I came across this website in my online research even before I started the Kaplan class. It is chock full of terrific advice and little things that no one tells you. One of the reasons I am keeping this blog about the LSATs is that whenever I spoke to anyone who had already written it and were in or out of law school, they had trouble remembering what they went through while taking the test. I understand wanting to forget about it, but I could use the help.

This guy is just giving away all this lovely information for free and I have no idea why. It's just wonderfully helpful. I get a lot of reinforcement that I am doing things the right way from reading his blog.

Tutor said in the last couple weeks leading up to the exam, he began doing tests with music on. I try to have some kind of distraction going when I am doing a Pacing exercise. I use Pie's egg timer and the ticking can drive you mad. I sit next to the ferret cage and they are loud motherfuckers when they are running around in there and the rest of the house is quiet. Plus, they have the noisiest water bottle in the world. That thing wakes me up when I am asleep so I will be glad when we replace it. Sometimes, my neighbor has work being done in his flat so I get the joy of drilling and hammering.

Go me.

ketch my ass

I had real trouble with the previous post. Something happened in the formatting and it got entirely screwed up as I tried to transfer it from a Gmail "compose mail" form to the blogger post. Words broke up in the middle but there were no hard returns anywhere.

I couldn't fix it using the blogger tools. Mostly because there wasn't anything to fix. I copied the text to a Word doc and it was fine. I had to wind up typing everything over into new, blank blogger post.

I spent far too much time on that.

some good guys in books

I love British crime fiction. In the last year I've read almost everything by Ian Rankin, Ruth Rendell, Caroline Graham and Paul Charles. Long before that was Agatha Christie and Colin Dexter. I've seen more television adaptations than one human being should ever see. Yet, I am always thrilled to re-read a good murder mystery. Now, I'm going through P.D. James and John Harvey. I've also read all of the Kurt Wallander mysteries by Henning Mankell and some Ngaio Marsh, just to show once a good crime fic shows up, with a great detective, I'ma loving it.

I've always loved Morse. I think he is always going to be my favorite. I learned the meaning of "irascible" and would love to include it more in my daily life. I'm very loyal to Poirot and Marple because I cut my mystery teeth in Agatha Christie.

I met John Rebus quite by accident. I came across one novel in the library and couldn't put it down. I immediately found a list of all of Rankin's Rebus novels and requested them. I would up buying the last, and final, Rebus novel because I couldn't wait for the library to get it. I am desperately in love with John Rebus and I wish I owned the entire set. At least, I read them all.

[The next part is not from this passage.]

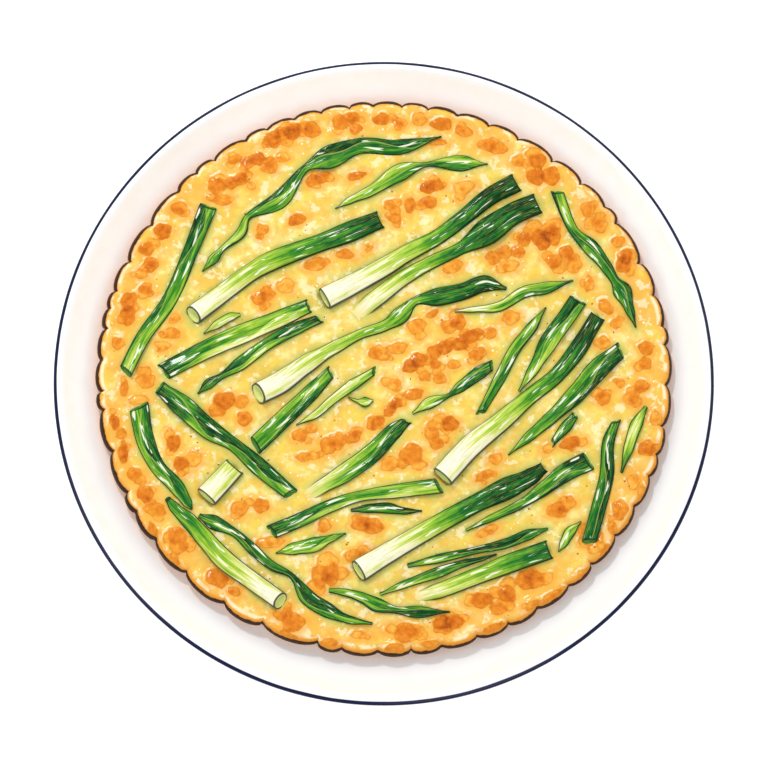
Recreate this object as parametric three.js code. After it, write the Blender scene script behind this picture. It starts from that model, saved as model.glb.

Paul Charles was cool. His tea-loving Christie Kennedy was almost dreamy, certainly the dreamiest of the lot. His so-called girlfriend, ann rea, is a real dud, though, and [SPOILER] I was happy when, in the last book, she left him... yet again! Charles makes it difficult to see what Kennedy sees in her. And it always kills me when, in promos, she is referred to as "ann rea, always in mysterious lower case". It's NOT mysterious. She says it in the first book and EVERY book thereafter: she's a journalist and, in looking to boost her profile, borrowed the lower case name think from k.d. lang, who, in turn, stole it from e.e. cummings. No fucking mystery and the fellas that write the copy for the book flaps need to actually read the books.

Ok. Rant over. See why I need a blog?

I missed one Kennedy novel, "The Justice Factory", which, from what I hear, is the best one. And the one where all kinds of good stuff happens. It's almost impossible to find in the States and a new copy costs an arm. I did find one second-hand and hope to be able to get it somewhere down the road.

John Harvey is my new passion. I didn't think I'd like his jazz-loving Charlie Resnick (what is it with these guys and music — Rebus likes rock, Morse had his Wagner, Paul Charles' day job was in the music industry so his books were peppered with references). But, if the mystery was good, did I need to like him? Harvey himself described Resnick as someone who thought like Morse but "dressed like Columbo". But love him I do. I could not find all the novels in the library (most of them appeared to have been stolen!) so I've only been able to read a few in the series. Unfortunately, a lot of good shit happens in the ones I missed. Harvey is also one of the few to bring back characters (some very minor) in later books. This is also a collection I would love to own.

However.

I am reading the very last Resnick novel, "Cold Hand". I am about halfway through when a beloved character is killed. I couldn't take it. I closed the book and put it down and went to watch "Twilight", just mercifully arrived from Netflix. I have yet to pick it back up.

I enjoyed Harvey so much, I read his Frank Elder trilogy in lickety-split time. Good stuff. Not sure I like [SPOILER] that Frank went back to his wife at the end of the last book. Still, I was hooked into those three like nobody's business.

I loves me a good British detective fiction. Can you tell?